Stuart Wexler: There were several bounties that were circulating throughout the country and especially within the prison system. Initially, the bounty that we focused most of our time on started out as a bounty that was fronted to a group called the Dixie Mafia by the White Knights of the Ku Klux Klan of Mississippi. The bounties start rather small in the late 1950s but they go up from $10,000 to $25,000 to $50,000 to $100,000 by the time you hit '67 and '68. All these bounties and assassination plots against King were all one to two steps removed from each other. The common thread that connected them together was this really radical version of racist Christianity called Christian Identity.

How did James Earl Ray—the man actually convicted of the murder, who investigators tend to agree actually carried out it out—get involved in the plot? Was he motivated chiefly by money or racial animus?
Larry Hancock: It's very clear from Ray's history that he didn't necessarily like black people, but he was never motivated to even go so far as to join a racist group or to be involved in anything overtly racist. What you see in his career is a series of criminal acts like burglary and armed robbery that landed him in jail, but as soon as he managed to get out of jail he'd go back to doing the same thing. It was all about money for Ray. After he escaped prison the last time, he tried to leave the country and go overseas. First through Canada and when that didn't work out he tried through Mexico. Ultimately, he ended up back in Los Angeles, running out of money. The people involved with this plot were aware of him. They had known him when he was in prison. They finally made contact with him and brought him into the plot.

One character who stands out here was Reverend Wesley Swift, the leader of Christian Identity crowd. Who would you compare him to in the annals of American life?
Stuart Wexler: Thanks in part to Henry Ford and the Dearborn Independent, [this ideology] was sort of cemented after World War II, and it basically said that Jews and people of color were not really human beings worthy of Christian consideration. In fact, they were Satanic, the tools of Satan, and were part of a cosmic conspiracy against white Christians.

The person who made this popular was Wesley Swift: a very charismatic west-coast minister who was a combination of Rush Limbaugh and Father Coughlin. He had an enormously popular radio show that espoused Christian Identity beliefs that circulated in an informal social network of these racist radicals across the country. A big part of what he was talking about was that the end of times was coming. For the Christian Identity folks, the end of times is a race war. His followers were trying to make that race war happen.

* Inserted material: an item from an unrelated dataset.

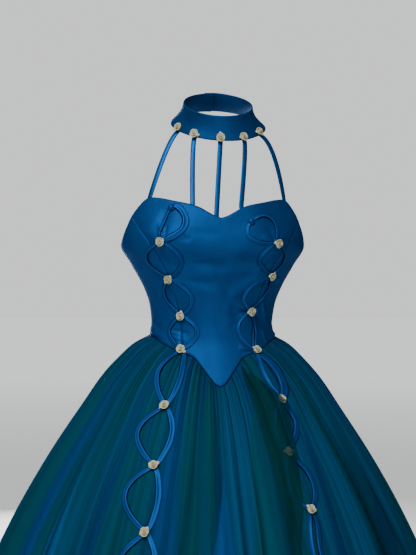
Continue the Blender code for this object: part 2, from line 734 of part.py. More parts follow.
def lattice_path(cloth, loops, hand, knot=None):
    """The two strands' ways down a lattice, as (angle, drop), which cross at every row of loops.

    With knot, the top loop's strands follow its two lists of points, the outer one first.
    """
    strands = ([], [])
    for i, (above, under) in enumerate(zip(loops, loops[1:])):
        for step in range(LOOP_STEPS):
            share = step / LOOP_STEPS
            drop = above.drop + (under.drop - above.drop) * share
            angle = above.angle + (under.angle - above.angle) * share
            reach = cloth.cast(angle, drop)[0]
            swing = math.sin(math.pi * share) ** SWING_POWER if share > 0 else 0.0
            swing *= 1 - SWING_SAG * (share - 0.5)
            outer = (angle + hand * math.degrees(under.outer * swing / reach), drop)
            inner = (angle - hand * math.degrees(under.inner * swing / reach), drop)
            if knot and i == 0:
                outer, inner = (placed_by_hand(points, share) for points in knot)
            strands[0].append(outer if i % 2 == 0 else inner)
            strands[1].append(inner if i % 2 == 0 else outer)
    for strand, away in zip(strands, (1, -1)):
        end = loops[-1]
        strand.append((end.angle, end.drop))
        spread = TAIL_SPREAD * away * (1 if len(loops) % 2 else -1)
        strand.append((end.angle + hand * spread, end.drop + TAIL_LENGTH))
    return strands


def split_both_ways(faces):
    """Triangles of every face, split along both diagonals, and the face that each belongs to."""
    triangles, whose = [], []
    for number, face in enumerate(faces):
        corners = len(face)
        for turn in (0, 1):
            for k in range(1, corners - 1):
                triangles.append((face[turn], face[(turn + k) % corners], face[(turn + k + 1) % corners]))
                whose.append(number)
    return triangles, whose


def touch_tree(vertices, faces):
    return BVHTree.FromPolygons(vertices, split_both_ways(faces)[0])


def clear_of(faces, heights, owners, build, trees):
    """Raises the stations of a piece a little at a time until it is clear of every tree."""
    triangles, whose = split_both_ways(faces)
    for _ in range(CLEAR_TRIES):
        own = BVHTree.FromPolygons(build(heights), triangles)
        hits = {whose[triangle] for tree in trees for triangle, other in own.overlap(tree)}
        if not hits:
            break
        for station in {owner for face in hits for owner in owners(face)}:
            heights[station] += CLEAR_STEP
    return [height + CLEAR_STEP for height in heights]


def make_lattice(cloth, name, loops, hand, satin, cream, parent, knot=None):
    strands = lattice_path(cloth, loops, hand, knot)
    places = [[cloth.point(angle, drop) for angle, drop in strand] for strand in strands]
    count = len(strands[0])
    faces = band_faces(count)
    lower_trees = [cloth.touch]
    tops = {}
    for number, strand in enumerate(strands):
        feet = []
        lifts = []
        for i, (angle, drop) in enumerate(strand):
            along = places[number][min(i + 1, count - 1)] - places[number][max(i - 1, 0)]
            normal = cloth.normal(angle, drop)
            side = along.normalized().cross(normal).normalized()
            width = RIBBON_ON_BODICE if drop < WAIST_DROP else RIBBON_ON_SKIRT
            edges = [cloth.under(places[number][i] + side * (across * width / 2)) for across in (-1, 1)]
            feet.append((edges[0], edges[1], normal))
            apart = (places[0][i] - places[1][i]).length / width
            near = (CROSSING_FAR - apart) / (CROSSING_FAR - CROSSING_NEAR)
            over = max(0.0, min(1.0, near)) if number == 1 else 0.0
            lifts.append(RIBBON_LIFT + (RIBBON_WALL + CROSSING_CLEAR) * over)

        def build(heights, feet=feet):
            vertices = []
            for (one, other, normal), height in zip(feet, heights):
                vertices += [one + normal * height, other + normal * height]
                vertices += [other + normal * (height + RIBBON_WALL), one + normal * (height + RIBBON_WALL)]
            return vertices

        def owners(face):
            station = min(max(face - 1, 0) // 4, count - 2)
            return (station, station + 1)

        vertices = build(clear_of(faces, lifts, owners, build, lower_trees))
        make_object(f"ribbon_{name}_{number + 1}", vertices, faces, satin, parent)
        lower_trees.append(touch_tree(vertices, faces))
        crossings = range(LOOP_STEPS, count, LOOP_STEPS)
        tops = {i: (vertices[4 * i + 2] + vertices[4 * i + 3]) / 2 for i in crossings}
    rose_faces = turned_faces(len(ROSE_PROFILE), ROSE_SIDES)
    for i, top in tops.items():
        normal = cloth.normal(*strands[1][i])

        def rose_points(heights, top=top, normal=normal):
            return turned_points(top + normal * heights[0], normal, ROSE_PROFILE, ROSE_SIDES, ROSE_PETALS)

        height = clear_of(rose_faces, [ROSE_CLEAR], lambda face: (0,), rose_points, lower_trees)[0]
        make_rose(f"rose_{name}_{i // LOOP_STEPS}", top + normal * height, normal, cream, parent)


def make_rose(name, place, normal, cream, parent):
    turned_object(name, place, normal, ROSE_PROFILE, ROSE_SIDES, cream, parent, ROSE_PETALS)


def make_collar_roses(cream, parent):
    for number, angle in enumerate(COLLAR_ROSE_ANGLES):
        height = -COLLAR_HALF_HEIGHT + ROSE_RADIUS * 0.7
        normal = outward(collar_point, angle, height)
        place = collar_point(angle, height, COLLAR_ROSE_CLEAR)
        make_rose(f"rose_collar_{number + 1}", place, normal, cream, parent)


def make_material(name, colour, roughness, metallic=0.0):
    material = bpy.data.materials.new(name)
    material.use_nodes = True
    shader = material.node_tree.nodes["Principled BSDF"]
    shader.inputs["Base Color"].default_value = (*colour, 1.0)
    shader.inputs["Roughness"].default_value = roughness
    shader.inputs["Metallic"].default_value = metallic
    material.diffuse_color = (*colour, 1.0)
    return material


def main():
    for old in list(bpy.data.objects):
        bpy.data.objects.remove(old)
    satin = make_material("blue_satin", (0.004, 0.085, 0.260), 0.35)
    tulle = make_material("teal_tulle", (0.002, 0.060, 0.085), 0.70)
    cream = make_material("cream_ribbon", (0.560, 0.530, 0.360), 0.50)
    gown = bpy.data.objects.new("gown", None)
    bpy.context.collection.objects.link(gown)
    panels = make_bodice(satin, gown)
    halves = make_skirts(tulle, satin, gown)
    collar = make_collar(satin, gown)
    make_straps(collar, panels, satin, gown)
    make_collar_roses(cream, gown)
    cloth = Cloth(panels + halves)
    make_lattice(cloth, "right", LATTICE_RIGHT, -1, satin, cream, gown)
    make_lattice(cloth, "left", LATTICE_LEFT, 1, satin, cream, gown, (KNOT_OUTER, KNOT_INNER))


if __name__ == "__main__":
    main()
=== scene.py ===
import math
import random

import bpy
import numpy as np
from mathutils import Matrix, Vector
from mathutils.bvhtree import BVHTree


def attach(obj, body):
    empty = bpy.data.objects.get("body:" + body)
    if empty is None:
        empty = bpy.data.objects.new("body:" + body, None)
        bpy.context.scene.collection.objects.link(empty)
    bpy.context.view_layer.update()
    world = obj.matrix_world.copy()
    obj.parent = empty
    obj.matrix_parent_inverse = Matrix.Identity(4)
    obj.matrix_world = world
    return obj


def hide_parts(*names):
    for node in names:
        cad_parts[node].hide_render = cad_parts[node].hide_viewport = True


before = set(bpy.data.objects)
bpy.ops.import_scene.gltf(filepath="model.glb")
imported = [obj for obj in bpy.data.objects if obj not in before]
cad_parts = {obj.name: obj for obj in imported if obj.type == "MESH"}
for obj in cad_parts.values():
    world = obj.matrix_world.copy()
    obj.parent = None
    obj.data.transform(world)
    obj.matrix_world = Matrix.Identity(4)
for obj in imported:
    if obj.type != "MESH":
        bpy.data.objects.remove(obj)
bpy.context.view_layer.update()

# Metres, +Z up, the front faces -Y. The origin is the middle of the collar, and every
# height called drop is measured down from it. Angles are degrees round from the centre front,
# and positive ones lie on the gown's own left.

body = "root"


# Smooth curves through small tables of sizes
def smoothCurve(points):
    keys = np.array([p[0] for p in points], float)
    values = np.array([p[1] for p in points], float)
    slopes = np.diff(values) / np.diff(keys)
    tangents = np.empty(len(keys))
    tangents[0] = slopes[0]
    tangents[-1] = slopes[-1]
    for i in range(1, len(keys) - 1):
        before, after = slopes[i - 1], slopes[i]
        tangents[i] = 0.0 if before * after <= 0 else 2 * before * after / (before + after)

    def read(x):
        x = np.clip(np.asarray(x, float), keys[0], keys[-1])
        i = np.clip(np.searchsorted(keys, x, side="right") - 1, 0, len(keys) - 2)
        span = keys[i + 1] - keys[i]
        t = (x - keys[i]) / span
        return (
            (2 * t**3 - 3 * t**2 + 1) * values[i]
            + (t**3 - 2 * t**2 + t) * span * tangents[i]
            + (3 * t**2 - 2 * t**3) * values[i + 1]
            + (t**3 - t**2) * span * tangents[i + 1]
        )

    return read


def smoothStep(low, high, x):
    t = np.clip((np.asarray(x, float) - low) / (high - low), 0, 1)
    return t * t * (3 - 2 * t)


def unit(vectors):
    return vectors / np.maximum(np.linalg.norm(vectors, axis=-1, keepdims=True), 1e-9)


def matched(*values):
    # number arrays of one shape, so that single values and grids can be mixed
    return np.broadcast_arrays(*[np.asarray(value, float) for value in values])


def foldedAngle(angle):
    turned = np.abs(np.asarray(angle, float)) % 360
    return np.minimum(turned, 360 - turned)


def lightNoise(x, y, seed):
    # a soft wandering value from -1 to 1, for anything that is a little uneven
    dice = random.Random(seed)
    total = 0.0
    for wave in range(4):
        turn = dice.uniform(0, 2 * math.pi)
        reach = 1.0 + 0.7 * wave
        phase = dice.uniform(0, 2 * math.pi)
        total = total + np.sin((x * math.cos(turn) + y * math.sin(turn)) * reach + phase) / (1 + 0.5 * wave)
    return total / 2.4


# Each row of the torso: drop, half width, depth in front, depth behind
torso = {
    "setback": 0.012,  # the torso's axis lies behind the neck's
    "sections": [
        (0.140, 0.143, 0.092, 0.084), (0.170, 0.155, 0.103, 0.089), (0.200, 0.166, 0.113, 0.095),
        (0.243, 0.1735, 0.119, 0.100), (0.280, 0.1535, 0.108, 0.096), (0.318, 0.132, 0.096, 0.088),
        (0.355, 0.118, 0.088, 0.082), (0.388, 0.114, 0.085, 0.080), (0.412, 0.118, 0.087, 0.084),
        (0.450, 0.132, 0.099, 0.098), (0.500, 0.153, 0.120, 0.116),
    ],
    "cupHeight": 0.010,
    "cupAngle": 33,
    "cupSpread": 20,
    "cupDrop": 0.232,
    "cupReach": 0.036,
}
halfWidthAt, frontDepthAt, backDepthAt = [
    smoothCurve([(section[0], section[column]) for section in torso["sections"]]) for column in (1, 2, 3)
]

edges = {
    "neckline": [
        (0, 0.197), (4, 0.193), (8, 0.187), (14, 0.178), (21, 0.172), (33, 0.166), (44, 0.161), (54, 0.159),
        (60, 0.162), (66, 0.173), (72.5, 0.193), (78, 0.215), (84, 0.236), (91, 0.246), (105, 0.249),
        (180, 0.250),
    ],
    "drawnIn": 0.0055,
    "drawnInAt": 20.0,
    "drawnInReach": 8.0,
    "waist": [
        (0, 0.500), (3, 0.496), (7, 0.485), (11, 0.474), (16, 0.463), (22, 0.452), (30, 0.443), (42, 0.433),
        (60, 0.422), (78, 0.415), (92, 0.412), (180, 0.412),
    ],
    "frontPrincess": [
        (0.150, 72), (0.192, 71.5), (0.205, 63), (0.220, 54.5), (0.238, 47), (0.260, 43), (0.300, 41),
        (0.345, 39.5), (0.390, 36.5), (0.443, 30),
    ],
    "backPrincess": [(0.240, 148), (0.300, 150), (0.360, 153), (0.412, 155)],
    "sideSeam": 95.0,
    "hem": 1.430,
    "satinHem": 1.424,
}
necklineAt = smoothCurve(edges["neckline"])
waistAt = smoothCurve(edges["waist"])
frontPrincessAt = smoothCurve(edges["frontPrincess"])
backPrincessAt = smoothCurve(edges["backPrincess"])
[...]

Along with Swift’s Identity crowd and Bowers’s White Knights, there was at least one more, wackier sect in play here, right?
Larry Hancock: The White Knights of Mississippi, Samuel Bowers’ folks, had been involved with people from the Dixie Mafia for a number of years. They used them to obtain weapons and would contract bombings from Dixie Mafia folks. They'd had those kind of connections for a number of years, but in 1964 that they ramped it up with a contract to kill Dr. King. The Dixie Mafia was only a mafia to the extent that they were a social and criminal social network that would farm jobs out to each other. If for some reason they weren't available, they had contact points where they could actually circulate the jobs and get a percentage or get the next job on the table. The White Knights worked with Dixie Mafia figures for of years. That shows up in the FBI files.

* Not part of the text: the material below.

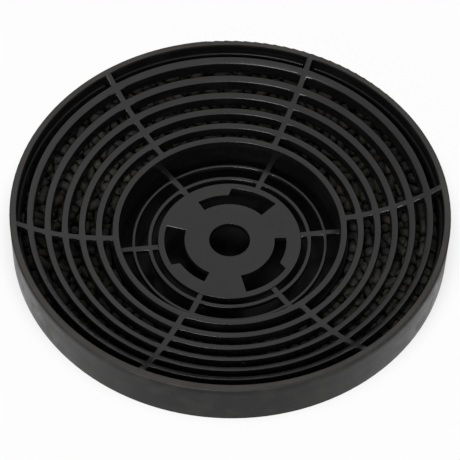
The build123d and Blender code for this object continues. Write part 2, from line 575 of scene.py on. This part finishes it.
def fresh_material(name):
    """New material with its Principled shader and output."""
    material = bpy.data.materials.new(name)
    material.use_nodes = True
    tree = material.node_tree
    tree.nodes.clear()
    shader = node(tree, "ShaderNodeBsdfPrincipled", (6, 0), IOR=REFRACTIVE_INDEX)
    node(tree, "ShaderNodeOutputMaterial", (8, 0), Surface=shader.outputs[0])
    return material, tree, shader


def plastic_material(name, settings):
    """Satin black moulded plastic, with dust on its upward faces and wear on its rim, and a painted
    grazing reflection on the level rim land.
    """
    dust_patch = 30 * MM
    dust_cover = 0.05
    scuff_strength = 0.4
    wear_roughness = 0.3
    skin_strength = 0.25
    skin_depth = 0.12 * MM
    bloom_gain = 1.7
    bloom_colour = [value * bloom_gain for value in settings.colour]
    material, tree, shader = fresh_material(name)
    skin = use_group(
        tree,
        "Moulded skin",
        (1, 0),
        Grain=settings.grain,
        Ripple=settings.ripple,
        Roughness=settings.roughness,
    ).outputs
    dust = use_group(tree, "Settled dust", (1, 2), Patch=dust_patch, Cover=dust_cover)
    rim = use_group(tree, "Rim wear and sheen", (1, 4)).outputs
    scuffed = math_step(tree, (2, 5), "MULTIPLY", rim["Scuffs"], scuff_strength)
    # Mask of the wear and the scuffs, which on the level land also carries a painted grazing
    # reflection
    wear_and_sheen = math_step(tree, (3, 5), "MAXIMUM", rim["Land"], scuffed)
    colour = mix_colour(tree, (3, 0), skin["Bloom"], settings.colour, bloom_colour)
    colour = mix_colour(tree, (4, 0), dust.outputs["Mask"], colour, settings.dust)
    colour = mix_colour(tree, (5, 0), wear_and_sheen, colour, settings.rim_wear_sheen_colour)
    worn = math_step(tree, (3, 3), "MAXIMUM", wear_and_sheen, rim["Corner"])
    roughness = math_step(
        tree, (4, 3), "MULTIPLY_ADD", worn, wear_roughness, skin["Roughness"], clamp=True
    )
    shoulder = node(
        tree, "ShaderNodeBump", (4, 4), Strength=1.0, Distance=1.0, Height=rim["Shoulder"]
    )
    bump = node(
        tree,
        "ShaderNodeBump",
        (5, 2),
        Strength=skin_strength,
        Distance=skin_depth,
        Height=skin["Height"],
        Normal=shoulder.outputs[0],
    )
    feed(shader, Base_Color=colour, Roughness=roughness, Normal=bump.outputs[0])
    feed(shader, Specular_IOR_Level=settings.gloss)
    return material


def cover_material(name, settings):
    """The same plastic, whose gloss a film of charcoal dust hides on level faces."""
    film_levels = (0.45, 0.95)
    film_gloss = 0.06
    coat_dulling = 1.5
    material = plastic_material(name, settings)
    tree = material.node_tree
    film = ramp(tree, (3, 6), upward_lean(tree, (2, 6)), film_levels)
    feed(
        tree.nodes["Principled BSDF"],
        Coat_Weight=math_step(tree, (4, 6), "SUBTRACT", 1.0, film),
        Coat_Roughness=coat_dulling * settings.roughness,
        Specular_IOR_Level=film_gloss,
    )
    return material


def charcoal_material(name, settings):
    """Dull charcoal with fine pits, a tone of its own for each pellet, and grey dust."""
    dust_patch = 2 * MM
    dust_cover = 0.7
    pit_scale = 2600.0
    pit_strength = 0.6
    pit_depth = 0.1 * MM
    dulling = (0.6, 0.9)
    gloss = 0.25
    dark_share = 0.7
    dark_colour = [value * dark_share for value in settings.colour]
    material, tree, shader = fresh_material(name)
    where = object_point(tree, (0, 1))
    tone = node(tree, "ShaderNodeAttribute", (1, 0), attribute_name="tone").outputs["Fac"]
    dust = use_group(tree, "Settled dust", (1, 1), Patch=dust_patch, Cover=dust_cover)
    pits = noise(tree, (1, 3), where, pit_scale, detail=4.0, roughness=0.65)
    colour = mix_colour(tree, (3, 0), tone, dark_colour, settings.pale)
    colour = mix_colour(tree, (4, 0), dust.outputs["Mask"], colour, settings.dust)
    roughness = ramp(tree, (3, 2), pits, (0.0, 1.0), dulling, "LINEAR")
    bump = node(
        tree, "ShaderNodeBump", (4, 3), Strength=pit_strength, Distance=pit_depth, Height=pits
    )
    feed(shader, Base_Color=colour, Roughness=roughness, Normal=bump.outputs[0])
    feed(shader, Specular_IOR_Level=gloss)
    return material


def give_material(thing, material):
    """Puts one material in the object's only slot."""
    thing.data.materials.clear()
    thing.data.materials.append(material)


def soft_edges_tree(name):
    """Geometry nodes that shade a mesh smooth, apart from its square edges."""
    weld_distance = 0.001 * MM
    square_angle = math.radians(74)
    tree = bpy.data.node_groups.new(name, "GeometryNodeTree")
    for way in ("INPUT", "OUTPUT"):
        tree.interface.new_socket("Geometry", in_out=way, socket_type="NodeSocketGeometry")
    start = node(tree, "NodeGroupInput", (0, 0))
    welded = node(
        tree,
        "GeometryNodeMergeByDistance",
        (1, 0),
        Geometry=start.outputs[0],
        Distance=weld_distance,
    )
    angle = node(tree, "GeometryNodeInputMeshEdgeAngle", (2, 2)).outputs["Unsigned Angle"]
    square = node(
        tree, "FunctionNodeCompare", (3, 2), operation="GREATER_THAN", A=angle, B=square_angle
    )
    shaded = welded
    for column, domain, smooth in ((2, "FACE", True), (3, "EDGE", True), (4, "EDGE", False)):
        shaded = node(
            tree,
            "GeometryNodeSetShadeSmooth",
            (column, 0),
            domain=domain,
            Geometry=shaded.outputs[0],
            Shade_Smooth=smooth,
        )
    feed(shaded, Selection=square.outputs[0])
    node(tree, "NodeGroupOutput", (5, 0), Geometry=shaded.outputs[0])
    return tree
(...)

One thread here is your argument that the FBI uncovered leads that established the conspiracy, but failed to pursue them. Could they really have stopped this, though?
Stuart Wexler: The FBI gets a tip in the summer of 1967 from a former prisoner, Donald Nissen, about a bounty offer on Martin Luther King's life. The FBI might not have had access to the same kind of data mining that we have access to now, but they should've at least asked some basic follow up questions that they did not ask. That’s a big problem. Remember that King's assassination created mass chaos in the country and the Attorney General came out with the party line that it was one lone nut, in part to try and pacify the county. Once they get their minds wrapped around the idea that it's James Earl Ray, it's only a matter of time before they start shutting down leads too.

They should've been giving serious follow up consideration to the person that we looked into, Donald Nissen, whose story was a pre-assassination story. They should have given it, not only more time pre-assassination, but they could have given it more time post-assassination. In the pre-assassination phase, they simply were at times quite frankly incompetent, and in the post-assassination phase there's quite a bit of pressure all around for them to close down conspiratorial angles and focus solely on Ray as the shooter.

How do you think the white supremacist moment we're in right now, with Trump and the Alt Right, compare**s to what went on back then in the late 60s?** Larry Hancock: What's happening now is an enabling thing. Whenever these folks are able to get broad attention, as we saw during the 1960s, more recruiting happened. In 1967, the White Knights recruited young people. They used these people basically as their terrorist foot soldiers. They were young, relatively naive, and easily manipulated. It was the groups of older, more experienced radicals who actually were able to recruit young people like this and send them out on major terror attacks.

I'm afraid that's exactly what we're seeing now. If you look at the connections of some of the recent church shootings and school shootings, you will find that these are young people who have been radicalized by the same sort of racist, nativist network that has the same footprint that it did back in the 1960s.

How alarmed are you at the current state of race relations in America?
Stuart Wexler: There’s this giant continuum of Klan violence from the time the Klan was formed in the later 19th Century until the present. Wesley Swift’s influence on white supremacy is so profound that it's now in the ether of what the white supremacist movement breathes. Specifically the focus on a race war. This wasn't something that you saw as part of the motivation for racial violence before the 1960s. But in 1968, that's what we believe motivated the people to kill King, and in 2016, virtually everybody who commits these racist acts, people like Dylann Roof, they're talking about race war. That's because Wesley Swift’s Christian Identity ideas, over a period of five decades, filtered into the white supremacist movement. Even the groups that say they're not Christian Identity or that broke away from Christian Identity, this notion of a race war is very profound.